The European Union must be at the forefront of these issues by supporting the development of new recycling solutions while balancing the environmental and industrial challenges.
The need for additional measures to ensure the resilience of the internal market
Building a resilient internal market also requires limiting negative environmental externalities such as exports of waste to countries that do not have recycling technologies similar to those in the EU.
In this sense, the review of the Waste Shipment Regulation would give concrete expression to the objectives of restricting exports and boosting the European market.
This also helps to combat carbon leakage and to contribute to achieving the European Union’s 2050 carbon neutrality objectives. Thus, as early as 2005, the European Union adopted an emissions trading scheme (ETS) which allows companies to buy or sell “rights to emit”. So as to fully respect the waste hierarchy, while taking into account local specificities (e.g. overseas territories), waste incineration should be included in the ETS review.

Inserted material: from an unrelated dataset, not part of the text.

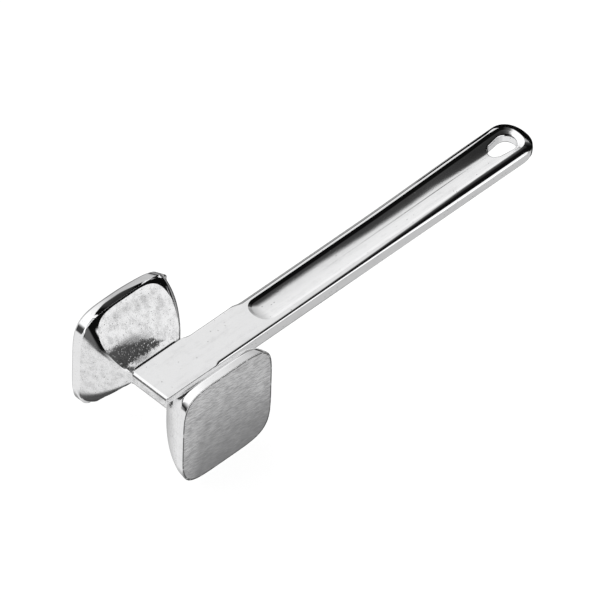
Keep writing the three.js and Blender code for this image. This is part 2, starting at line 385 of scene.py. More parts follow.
class HeadSizes(bpy.types.PropertyGroup):
    """Sizes of the two blocks and their striking plates."""
    face_half_width: length_setting("Face half width", "Half the ground face along the handle", 0.0269)
    face_half_height: length_setting("Face half height", "Half the ground face's height", 0.0272)
    middle: length_setting("Middle", "Place of the face's middle along the handle", 0.0143)
    smooth_face: length_setting("Smooth face", "Place of the smooth face", SMOOTH_HIGH.x)
    toothed_face: length_setting(
        "Toothed face", "Place of the face under the teeth", -TOOTHED_LOW.x - TOOTH_HEIGHT)
    plate_back: length_setting("Plate back", "Where the flanks reach the rim", 0.0305)
    smooth_start: length_setting("Smooth start", "How far the smooth rim's back stands out", 0.0001)
    toothed_start: length_setting("Toothed start", "How far the toothed rim's back stands out", -0.00015)
    smooth_peak: length_setting("Smooth peak", "How far the smooth face's rim stands out", 0.0002)
    toothed_peak: length_setting("Toothed peak", "How far the toothed face's rim stands out", 0.0004)
    smooth_round: length_setting("Smooth round", "Rounding of the rim at the smooth face", 0.00022)
    toothed_round: length_setting("Toothed round", "Rounding of the rim at the toothed face", 0.0014)
    front_corner_round: length_setting(
        "Front corner round", "Extra rounding at the toothed rim's front corners", 0.0026)
    back_corner_round: length_setting(
        "Back corner round", "Extra rounding at the toothed rim's back corners", 0.0032)
    back_corner_drop: length_setting(
        "Back corner drop", "How far those back corners are ground down", 0.0014)
    lip_length: length_setting("Lip length", "Length of the small chamfer at that rim's face", 0.0011)
    lip_drop: length_setting("Lip drop", "Height of the small chamfer at that rim's face", 0.0007)
    crease_place: length_setting("Crease place", "Where the top flanks' crease meets the rim", 0.0297)
    dish: length_setting("Dish", "How far the dish inside the crease reaches", 0.007)
    dish_kink: share_setting("Dish kink", "Slope of the dish at the crease", 0.42)
    crease_angle: angle_setting("Crease angle", "Where the crease runs down a corner, from the top", 53)
    back_crease_angle: angle_setting("Back crease angle", "The same at the back", 48)
    crease_turn_power: share_setting("Crease turn power", "How late the crease turns to the corner", 5.0)
    crease_depth_power: share_setting("Crease depth power", "How straight the crease runs to the root", 1.6)
    cheek_power: share_setting("Cheek power", "How flat the front and back flanks are", 8.0)
    face_power: share_setting("Face power", "Squareness of the face", 4.75)
    body_power: share_setting("Body power", "Squareness of the rim", 4.3)
    root_power: share_setting("Root power", "Squareness of the blocks' roots", 24.0)
    height_power: share_setting("Height power", "Crown of the top flanks", 1.4)
    height_bend: share_setting("Height bend", "Start of the top flanks", 0.94)
    length_power: share_setting("Length power", "Crown of the front flanks", 1.48)
    length_bend: share_setting("Length bend", "Start of the front flanks", 0.81)
    root_dip: length_setting(
        "Root dip", "How far the far block's top flank is drawn in just off the web", 0.0008)
    root_dip_place: share_setting("Root dip place", "Where that is, as a share of a block's depth", 0.10)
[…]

Lastly, the carbon adjustment mechanism at the borders (CBAM) project, which defines an acceptable GHG emission threshold on all goods imported into the EU (currently the iron and steel, cement, fertiliser, aluminium and power generation sectors are concerned), will promote competitiveness by limiting relocation to countries with lower environmental standards and mitigating the competitive imbalance to which companies are subject. Citeo supports the integration of polymers, glass and paper into this mechanism. This will strengthen the European recycling market and will support a similar level of price competitiveness between products whose source is recycled and products from virgin raw materials.